It's been awhile, for no other reason than no time. Going forward, every effort will be made to post two or three times each week with financial commentary. Here is what I wrote the other day:
Here is my take on the bank stocks.
BAC, single digits soon. Will be reporting more losses for next two quarters. Also, will be cutting the dividend again.
USB, mid teens (yep, several problems with credit card debt and more write downs coming!) But dividend is probably safe.
Wells Fargo, also mid teens as they are finally forced to write down some CDO and MBS.
Citi, down by half from yesterday's close, around 2.50, maybe lower.
Here is the skinny on the overall market.
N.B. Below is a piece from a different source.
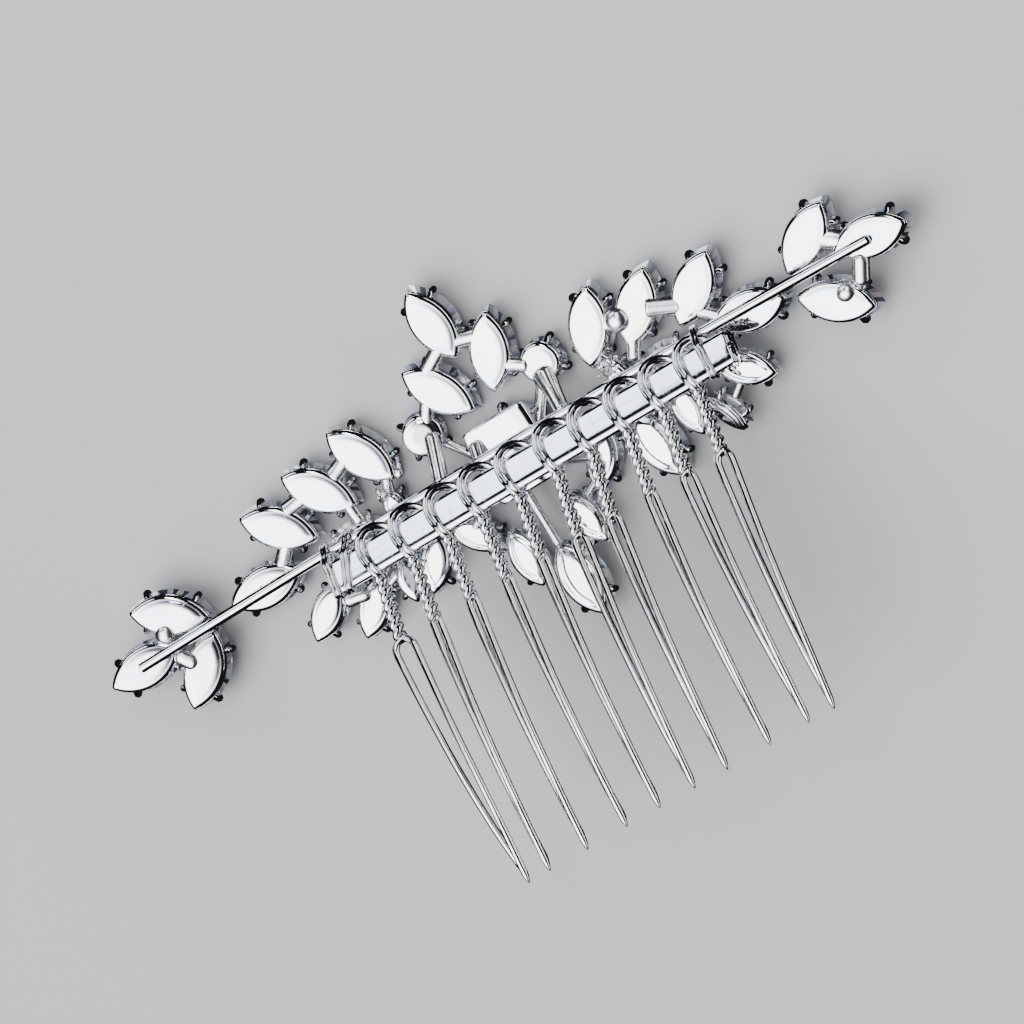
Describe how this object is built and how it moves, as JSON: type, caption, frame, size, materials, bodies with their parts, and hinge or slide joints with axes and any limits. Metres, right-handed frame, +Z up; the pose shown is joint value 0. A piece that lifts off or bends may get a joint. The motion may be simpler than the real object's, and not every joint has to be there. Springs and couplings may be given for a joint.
{
  "type": "bridal hair comb",
  "caption": "Hair comb: a spray of pronged marquise, round and rectangular stones soldered to a long spine wire, with looped and twisted wire teeth on a flat bar bound to it.",
  "frame": {"origin": "middle of the footprint, at the level of the centre stone's table, which the comb lies on", "axes": "+X along the comb's bar, to the right when the polished backs are seen with the crest up; +Y from the tooth tips to the crest; +Z up, out of the polished backs. The comb lies face down."},
  "size_m": [0.1143, 0.0671, 0.0216],
  "materials": {
    "setting_silver": "mirror polished",
    "bar_silver": "mirror polished",
    "wire_silver": "bright drawn wire",
    "crystal": "cut and polished"
  },
  "bodies": {
    "root": {"binding_left": "wire_silver", "binding_right": "wire_silver", "comb_bar": "bar_silver", "spray_frame": "setting_silver", "stone_centre": "crystal", "stone_crest": "crystal", "stone_crest_left": "crystal", "stone_crest_right": "crystal", "stone_drop": "crystal", "stone_drop_left": "crystal", "stone_drop_right": "crystal", "stone_end_1_left": "crystal", "stone_end_1_right": "crystal", "stone_end_2_left": "crystal", "stone_end_2_right": "crystal", "stone_end_3_left": "crystal", "stone_end_3_right": "crystal", "stone_lower_1_left": "crystal", "stone_lower_1_right": "crystal", "stone_lower_2_left": "crystal", "stone_lower_2_right": "crystal", "stone_lower_3_left": "crystal", "stone_lower_3_right": "crystal", "stone_lower_4_left": "crystal", "stone_lower_4_right": "crystal", "stone_lower_5_left": "crystal", "stone_lower_5_right": "crystal", "stone_middle_1_left": "crystal", "stone_middle_1_right": "crystal", "stone_middle_2_left": "crystal", "stone_middle_2_right": "crystal", "stone_round_left": "crystal", "stone_round_right": "crystal", "stone_wing_1_left": "crystal", "stone_wing_1_right": "crystal", "stone_wing_2_left": "crystal", "stone_wing_2_right": "crystal", "stone_wing_3_left": "crystal", "stone_wing_3_right": "crystal", "stone_wing_4_left": "crystal", "stone_wing_4_right": "crystal", "tooth_01": "wire_silver", "tooth_02": "wire_silver", "tooth_03": "wire_silver", "tooth_04": "wire_silver", "tooth_05": "wire_silver", "tooth_06": "wire_silver", "tooth_07": "wire_silver", "tooth_08": "wire_silver", "tooth_09": "wire_silver", "tooth_10": "wire_silver"}
  },
  "joints": []
}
DOW – Will revisit the 7,392.27 closing low last fall, falling another 10% from today. If it breaks through the low, look for another 5% to 10% additional drop. It might rally off the lows, and you can look to play that in the short term.
One interesting way to play this market is to buy index ETF's as the DOW, S&P 500 and NASDAQ fall. A good guide is to buy on 10% drops, then sell the ETF's into 20% rallies. It has worked for the last six months (unbelievable in this market, but it was a good play.) The reason this works is because you get bull market rally's within the bear market drops. And the drops tend to be smaller than the upswings (until the drop becomes a giant drop!).
Overall, 2009 will be as bad, or worse than 2008. Everything has shut down as banks desperately try to deleverage from 35:1 debt ratio's down to somewhere around 12:1 debt ratios.